**Your goal:**
Note each line that includes the word "part". Copy those lines.

**Source material:**
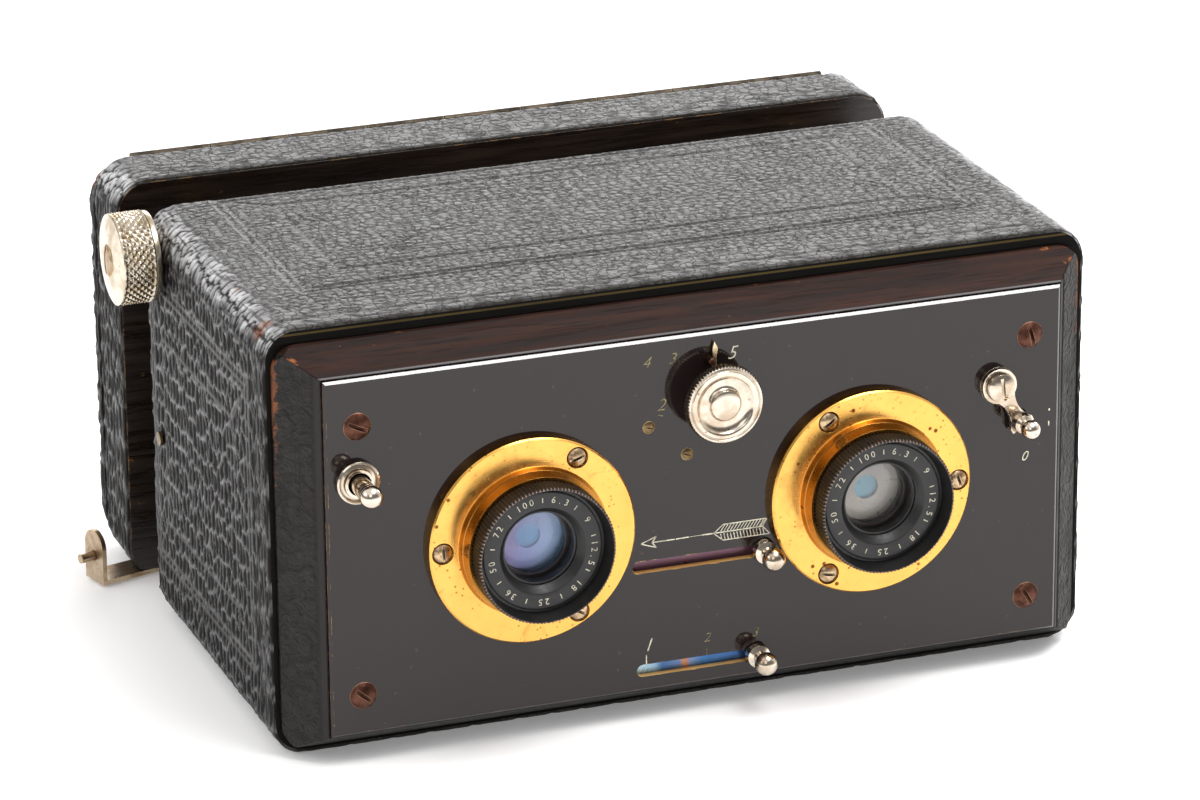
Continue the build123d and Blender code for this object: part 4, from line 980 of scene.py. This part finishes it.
def skin_relief(x, z, y, s, nx, nz, total, y_range, spec):
    """Depth below the smooth surface, and the wear, the rub with its painted highlight and the painted crease
    shade of each point of a box's skin.

    s is the way round the box and total is all of it; nx and nz are the way out."""
    seed = spec["seed"]
    front_y, rear_y = y_range
    side = step(np.abs(nx), 0.5, 0.95)
    period = round(total / 2.2)
    side_period = round(total / 4.2)
    warp = (drift(s / 4.0, y / 4.0, seed + 11) - 0.5) * 1.3
    grain = pebbles(s * period / total + 0.25 * warp, y / 1.6 + 0.3 * warp, seed, period)
    side_grain = pebbles(s * side_period / total + 0.25 * warp, y / 2.1 + 0.3 * warp, seed + 7, side_period)
    grain = grain * (1 - side) + side_grain * side
    long_period = round(total / 7.5)
    streaks = pebbles(s * long_period / total, y / 1.15 + 0.4 * warp, seed + 3, long_period)
    near_rim = 1 - step(y - front_y, 4.0, 11.0)
    near_rim = np.maximum(near_rim, spec["rear_streaks"] * step(y, rear_y - 5, rear_y - 1))
    border = grain * (1 - near_rim) + streaks * near_rim
    groove = 1 - step(border, 0.0, 0.32)
    sunk = groove * (1 - side) + (1 - groove) * side
    depth = (0.15 + 0.2 * side) * sunk * (0.7 + 0.6 * drift(s / 9.0, y / 9.0, seed + 2))
    depth += 0.05 * (drift(s / 1.3, y / 1.3, seed + 4) - 0.5)
    flat = np.zeros_like(depth)
    for out, place, lines in zip((nz, nx), (x, z), spec.get("lines", ())):
        flat = np.where(np.abs(out) > 0.9, tooling(place, y, *lines), flat)
    depth = depth * (1 - 0.9 * flat) + 0.34 * flat
    corner = np.clip(1 - np.abs(np.abs(nx) - np.abs(nz)) * 1.05, 0, 1)
    short_period = round(total / 3.4)
    folds = pebbles(s * short_period / total, y / 1.9 + 0.5 * warp, seed + 6, short_period)
    pleats = 1 - step(folds, 0.0, 0.38)
    upper = (nz > 0) * corner
    ragged = step(drift(s / 1.6, y / 2.2, seed + 9), 0.25, 0.75)
    depth = depth * (1 - 0.6 * upper) + upper * 0.50 * pleats * (0.5 + 0.5 * ragged)
    front_wear = (1 - step(y - front_y, 2.0, 14.0)) * step(drift(s / 9.0, y / 9.0, seed + 20), 0.3, 0.6)
    wear = 0.50 * corner * step(drift(s / 6.0, y / 6.0, seed + 21), 0.40, 0.8)
    patches = step(drift(s / 4.0, y / 3.0, seed + 22), 0.5, 0.9)
    wear += 1.05 * front_wear * corner + 0.25 * front_wear * patches
    wear += 0.34 * step(drift(s / 7.0, y / 4.0, seed + 23), 0.80, 0.95)
    wear += spec["rear_wear"] * step(y, rear_y - 4, rear_y)
    # Next: the pleat ridges and the raised side ridges, for rubbed wear and a painted highlight; then the
    # sunk grain and the pleat valleys, for painted shade.
    ridge = step(1 - pleats, 0.1, 0.5) * (0.5 + 0.5 * ragged)
    rub = np.clip(upper * 1.5, 0, 1) * ridge * (1 - 0.8 * front_wear) + 0.13 * side * groove * (1 - flat)
    crease_shade = (0.55 + 0.3 * side) * sunk * (1 - flat) * (1 - 0.6 * upper)
    crease_shade += 0.7 * upper * step(pleats, 0.5, 0.9)
    return depth, np.clip(wear, 0, 1), rub, np.clip(crease_shade, 0, 1)


THICKNESS = 0.7


def leather_sleeve(node, part, body, corner, spacing, spec):
    """The skin round the four sides of a box, closed, with its grain raised."""
    low, high = limits(node)
    path = ring_path((high.x - low.x) / 2, (low.z, high.z), corner, spacing)
    path[:, 0] += (low.x + high.x) / 2
    gaps = np.hypot(*(path[:, :2] - np.roll(path[:, :2], 1, axis=0)).T)
    total = sum(gaps)
    gaps[0] = 0
    rows = max(6, round((high.y - low.y - 1.0) / spacing))
    lanes = [(0.35, low.y), (0.12, low.y + 0.1), (0.0, low.y + 0.4)]
    lanes += [(0.0, value) for value in np.linspace(low.y + 0.4, high.y - 0.4, rows + 1)[1:]]
    lanes += [(0.12, high.y - 0.1), (0.35, high.y), (THICKNESS, high.y), (THICKNESS, low.y)]
    drop, lane_y = np.array(lanes).T
    S, Y = np.meshgrid(np.cumsum(gaps), lane_y, indexing="ij")
    X, Z, NX, NZ = (np.repeat(path[:, k : k + 1], len(lanes), 1) for k in range(4))
    depth, wear, rub, crease_shade = skin_relief(X, Z, Y, S, NX, NZ, total, (low.y, high.y), spec)
    inward = drop + np.where(drop > 0.3, 0.0, depth)
    X, Z = X - NX * inward, Z - NZ * inward
    if "bush" in spec:
        reach = np.hypot(X, Y)
        under = (NZ < -0.99) & (reach < spec["bush"])
        edge = under & (reach > spec["bush"] - 0.7)
        X[edge] *= spec["bush"] / reach[edge]
        Y[edge] *= spec["bush"] / reach[edge]
        Z[under & ~edge] = THICKNESS
    if "relief" in spec:
        right_end, top = spec["relief"]
        cut = (X < right_end) & (Z < top)
        Z[cut] = top - 0.03 * np.broadcast_to(drop < THICKNESS, cut.shape)[cut]
    points = np.stack([X, Y, Z], axis=-1).reshape(-1, 3)
    index = np.arange(X.size).reshape(X.shape)
    across, up = np.roll(index, -1, axis=0), np.roll(index, -1, axis=1)
    faces = np.stack([index, across, np.roll(across, -1, axis=1), up], axis=-1).reshape(-1, 4)
    rim = np.zeros_like(wear)
    rim[:, 0] = 1.0
    attributes = {"wear": wear.ravel(), "rub": rub.ravel(), "crease_shade": crease_shade.ravel(), "rim": rim.ravel()}
    new_piece(node + "_grained", points, faces, (part + "_grain", "leather"), body, [node], 60.0, attributes)


# Each set of lines is an outer, an inner and an edge rectangle, in X or Z and in Y. bush is the
# radius of the hole round the tripod bush; relief is the right end and top of the cut for the latch.
TOP_LINES = (((-64.2, 64.2), (-18.6, 34.2)), ((-55.0, 55.0), (-10.0, 28.0)), ((-73.0, 73.0), (-32.5, 60.0)))
SIDE_LINES = (((13.0, 66.6), (-25.5, 34.0)), ((21.0, 56.8), (-16.6, 27.3)), ((3.6, 73.6), (-33.0, 60.0)))
BODY_SKIN = {"seed": 1, "lines": (TOP_LINES, SIDE_LINES), "rear_streaks": 0.0, "rear_wear": 0.1, "bush": 9.5}
BACK_SKIN = {"seed": 7, "rear_streaks": 0.6, "rear_wear": 0.25, "relief": (-54.0, 1.6)}
leather_sleeve("body_leather", "body", "body", 6.0, 0.45, BODY_SKIN)
leather_sleeve("back_leather", "back", "focusing_back", 6.5, 0.5, BACK_SKIN)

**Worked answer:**
Continue the build123d and Blender code for this object: part 4, from line 980 of scene.py. This part finishes it.
def leather_sleeve(node, part, body, corner, spacing, spec):
    new_piece(node + "_grained", points, faces, (part + "_grain", "leather"), body, [node], 60.0, attributes)